Bonnie: And when we do that, we help ourselves to feel safe. We create these anchors of safety in the body and from there we can be more functional humans. We have more energy for people we love. We can show up more fully for our work. We are more creative. We get more done. We're more inspired. We're funnier. We're more loving friends. We are more present for people we care about. As women we have really strong programming around being the martyr, the one who does everything - just keep pushing through and put everyone's needs before yourself. And it's really dangerous - who wants to have a parent who's completely disconnected from themselves and just living for their child?
Amy: I love how you reference sensuality, and the importance of putting time aside to focus on it. Self-care.
Bonnie: It can be so hard to find the time for self-care. And I think that's because we have this idea that we need to do it perfectly. But it’s not a box you tick off. I really like to think of it as hygiene. In the same way that you clean your teeth every day, you don't clean your teeth once and go, ‘Okay, tick, I've done that’. You've got to keep doing it.
Self-care is the same kind of thing. It doesn't need to take extra time. It could literally be looking out the window while you're doing the dishes and feeling the sensation of the soapy suds in your hands. It can be sitting in your car, driving your kids somewhere, like wiggling your pelvis a little bit and being like, ‘Hi, I’ve got juicy hips!’ There are so many opportunities throughout our day for us to connect with the senses or our bodies.
When we feel disconnected and isolated...

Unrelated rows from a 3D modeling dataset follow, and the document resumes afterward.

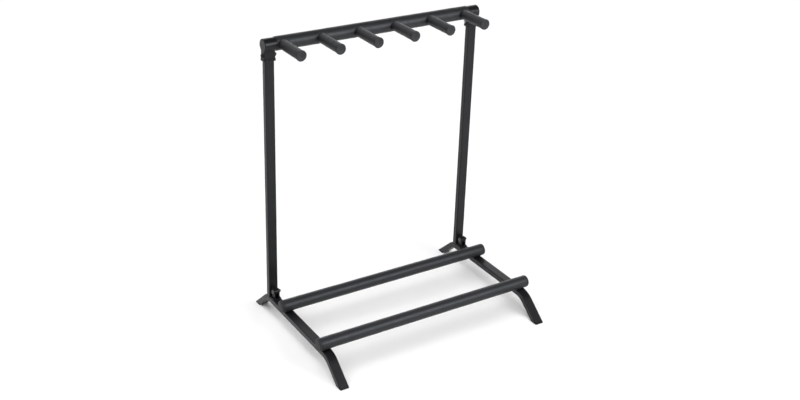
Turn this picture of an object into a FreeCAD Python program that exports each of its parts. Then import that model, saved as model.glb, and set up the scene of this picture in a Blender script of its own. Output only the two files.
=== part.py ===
import FreeCAD, Part

import math
import os

import Sketcher

# A folding floor rack for five guitars.
#
# Frame: millimetres, +Z up, +X to the right as seen from the front, +Y to the back.
# The origin is on the floor, midway between the two legs and midway between toes and heels.

# ---------------------------------------------------------------- driving dimensions

SIZES = {
    # layout of the whole rack
    "upright_x": 249.0,            # centre plane of each leg and upright
    "upright_y": 130.5,            # centre line of the uprights and of the top bar
    "leg_height": 50.0,            # floor to the top of a leg
    "foot_reach": 197.0,           # origin to the tips of the toes and of the heels
    "rear_bar_y": 55.0,
    "front_bar_y": -113.0,
    "top_bar_z": 630.5,
    "seat_gap": 0.3,               # play where an upright stands on a leg or in its socket
    # flat steel tube of the legs and the uprights
    "tube_width": 21.0,
    "tube_depth": 13.0,
    "tube_wall": 1.2,
    "tube_corner": 2.0,
    # bends of a leg: outer radius, and slope of the foot in degrees
    "front_bend": 52.0,
    "front_slope": 38.5,
    "rear_bend": 25.0,
    "rear_slope": 42.0,
    # foot caps
    "foot_cap_flange": 3.0,
    "foot_cap_plug": 14.0,
    "foot_cap_round": 0.5,
    # padded base bars
    "base_bar_length": 535.0,
    "base_sleeve_diameter": 26.8,
    "base_sleeve_lift": 0.1,
    "base_tube_diameter": 16.0,
    "round_tube_wall": 1.5,
    "bar_cap_flange": 5.0,
    "bar_cap_plug": 8.0,
    "bar_cap_round": 3.2,
    # padded top bar
    "top_sleeve_diameter": 29.5,
    "top_tube_diameter": 19.0,
    # corner connectors
    "connector_width": 25.0,
    "connector_depth": 17.0,
    "connector_corner": 2.5,
    "connector_barrel": 27.2,
    "connector_drum": 27.5,        # length of the barrel; it runs past the socket towards the middle
    "connector_drop": 32.5,        # top bar axis to the lower rim of the socket
    "connector_seat": 15.0,        # top bar axis to the ceiling of the socket
    "connector_end_wall": 2.5,
    "connector_round": 1.5,
    "connector_lip": 1.2,          # rim at the foot of the socket: how far it stands out, and its height
    "connector_lip_height": 4.0,
    "connector_bolt_drop": 21.5,   # top bar axis to the cross bolt
    # fingers
    "finger_pitch": 88.3,
    "finger_reach": 91.0,          # top bar axis to the finger's end face
    "finger_sleeve_diameter": 21.7,
    "finger_rod_diameter": 12.0,
    "finger_cap_diameter": 23.2,
    "finger_cap_flange": 3.0,
    "finger_cap_plug": 8.0,
    "finger_cap_round": 1.5,
    "finger_cap_dimple": 4.0,
    # fold hinges
    "pivot_forward": 10.5,         # front face of the upright to the hinge axis
    "pivot_height": 16.5,          # top of the leg to the hinge axis
    "ear_radius": 7.0,
    "ear_thickness": 2.4,
    "ear_gap": 7.2,
    "hinge_plate_width": 19.0,
    "hinge_plate_length": 18.0,
    "hinge_plate_thickness": 2.0,
    "lug_width": 6.8,
    # fasteners
    "running_fit": 0.1,            # bore over shank, on the diameter
    "bolt_large": 6.0,
    "head_large": 10.5,
    "head_large_height": 3.3,
    "bolt_small": 5.0,
    "head_small": 9.5,
    "head_small_height": 2.8,
    "head_round": 1.6,
    "hex_socket": 4.0,
    "hex_socket_depth": 1.6,
    "nut_small": 8.0,
    "nut_small_height": 4.0,
    "thread_tail": 1.2,            # bolt end that stands out of its nut
    "insert_diameter": 9.0,
    "insert_length": 9.0,
    "insert_hole_in_sleeve": 12.0,
    "base_bolt_length": 25.0,
}

FINGERS = 6

doc = FreeCAD.newDocument("GuitarRack")
sheet = doc.addObject("Spreadsheet::Sheet", "Sizes")
for row, (alias, value) in enumerate(SIZES.items(), start=1):
    sheet.set(f"A{row}", alias)
    sheet.set(f"B{row}", str(value))
    sheet.setAlias(f"B{row}", alias)
doc.recompute()

sub_parts = []

# positions that several sub-parts share, as formulas of the sheet
PIVOT_Y = "(Sizes.upright_y - Sizes.tube_depth / 2 - Sizes.pivot_forward)"
PIVOT_Z = "(Sizes.leg_height + Sizes.pivot_height)"
BASE_BAR_Z = "(Sizes.leg_height + Sizes.base_sleeve_lift + Sizes.base_sleeve_diameter / 2)"
BARS = {"front": "Sizes.front_bar_y", "rear": "Sizes.rear_bar_y"}
SIDES = {"left": -1, "right": 1}


# ---------------------------------------------------------------- helpers: bodies and placement

def new_body(name):
    body = doc.addObject("PartDesign::Body", name)
    body.Label = name
    return body


def place(item, x="0", y="0", z="0", turn=None):
    """Place a sub-part: formulas for its position, and a turn as (axis, degrees)."""
    if turn:
        axis, degrees = turn
        item.Placement = FreeCAD.Placement(FreeCAD.Vector(0, 0, 0), FreeCAD.Rotation(axis, degrees))
    for letter, formula in (("x", x), ("y", y), ("z", z)):
        item.setExpression(f".Placement.Base.{letter}", formula)


def keep(item):
    """Count an object as a sub-part of the rack, to be written to a file of its own."""
    sub_parts.append(item)
    return item


def group(name, members):
    """Put identical fasteners into one sub-part, as separate solids."""
    compound = doc.addObject("Part::Compound", name)
    compound.Label = name
    compound.Links = members
    return keep(compound)


X_AXIS = FreeCAD.Vector(1, 0, 0)
Y_AXIS = FreeCAD.Vector(0, 1, 0)
Z_AXIS = FreeCAD.Vector(0, 0, 1)


# ---------------------------------------------------------------- helpers: sketches

def add_sketch(body, role, offset=None):
    """Add a sketch on one of the body's origin planes, moved along the normal by a formula."""
    sketch = body.newObject("Sketcher::SketchObject", body.Name + "_sketch")
    plane = next(item for item in body.Origin.OriginFeatures if item.Role == role)
    sketch.AttachmentSupport = (plane, [""])
    sketch.MapMode = "FlatFace"
    if offset:
        sketch.setExpression(".AttachmentOffset.Base.z", offset)
    return sketch


def fix(sketch, formula, *constraint):
    """Add a driving constraint whose value follows a formula of the sheet."""
    index = sketch.addConstraint(Sketcher.Constraint(*constraint))
    sketch.setExpression(f"Constraints[{index}]", formula)


def tie(sketch, *constraint):
    sketch.addConstraint(Sketcher.Constraint(*constraint))


def line(sketch, start, end):
    points = FreeCAD.Vector(*start, 0), FreeCAD.Vector(*end, 0)
    return sketch.addGeometry(Part.LineSegment(*points), False)


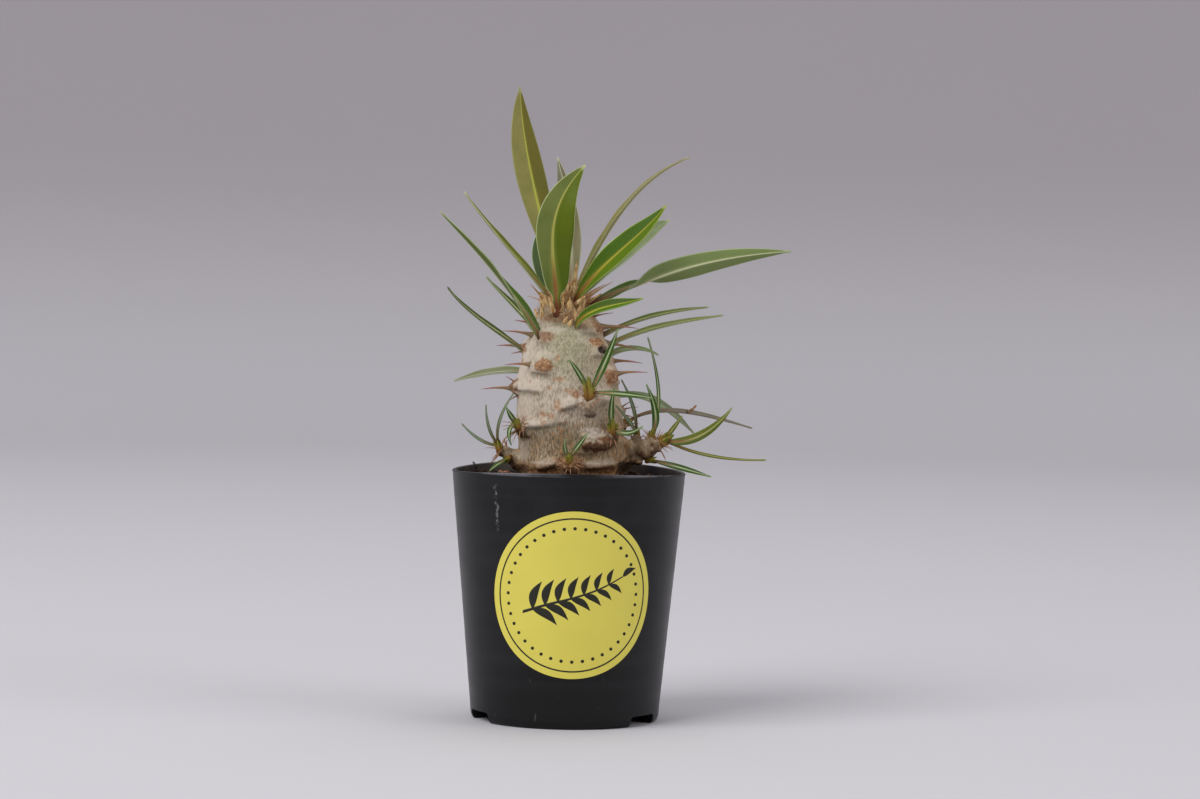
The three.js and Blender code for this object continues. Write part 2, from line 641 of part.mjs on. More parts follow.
// A side shoot as a tapering chain of round sections.
function shoot(chain, grow) {
  const curve = new THREE.CatmullRomCurve3(chain.map(vector));
  const rings = chain.map(([, , , radius], i) => {
    const share = i / (chain.length - 1);
    const along = curve.getTangent(share);
    const across = along.clone().cross(vector(SHOOT.sideways)).normalize();
    const other = along.clone().cross(across);
    return Array.from({ length: SHOOT.sides }, (_, side) => {
      const angle = (side / SHOOT.sides) * 2 * Math.PI;
      return vector(chain[i])
        .addScaledVector(across, Math.cos(angle) * (radius + grow))
        .addScaledVector(other, Math.sin(angle) * (radius + grow));
    });
  });
  const start = vector(chain[0]);
  const head = vector(chain.at(-1)).addScaledVector(curve.getTangent(1), SHOOT.headRise + grow);
  return skin(rings, start, head);
}

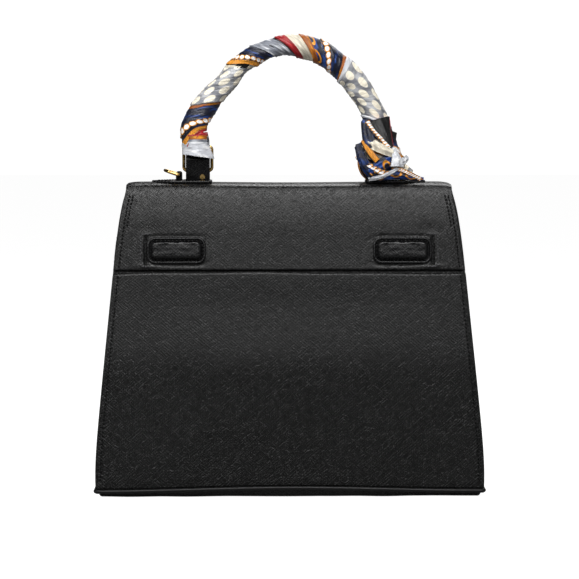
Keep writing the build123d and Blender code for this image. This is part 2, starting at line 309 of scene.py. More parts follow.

Amy: For those who feel disconnected, who may have experienced long-term isolation as an example, how would you encourage them to reignite their connection with their bodies?
Bonnie: 2020 was a really full-on year and we don’t know what 2021 will bring yet, but, 2020 was a lot and just acknowledging that, realising we’re social creatures. I’m also a big advocate for therapy, because we’re not meant to do it all on our own. Some practices that I often recommend would be like – what can you do for five minutes a day? When you wake up in the morning, can you spend five minutes in bed instead of reaching for your phone? Can you spend five minutes gently stroking your body?
Make time for self-pleasure.
Amy: What do you think might be going through some women's minds as they think about putting time aside for self-pleasure? I anticipate shame comes up for some?
Bonnie: Yes. And it's being selfish, pleasure is frivolous. Also, what if I don't feel anything? What if I am broken and I just don't want to fully know that I'm broken? I've really struggled with self-worth and self-esteem over the years and it's kind of one of my core wounding patterns that still pops up from time to time. And it's something I really need to remind myself because my tendency would be to overwork. So now I need to really slow down and prioritise myself.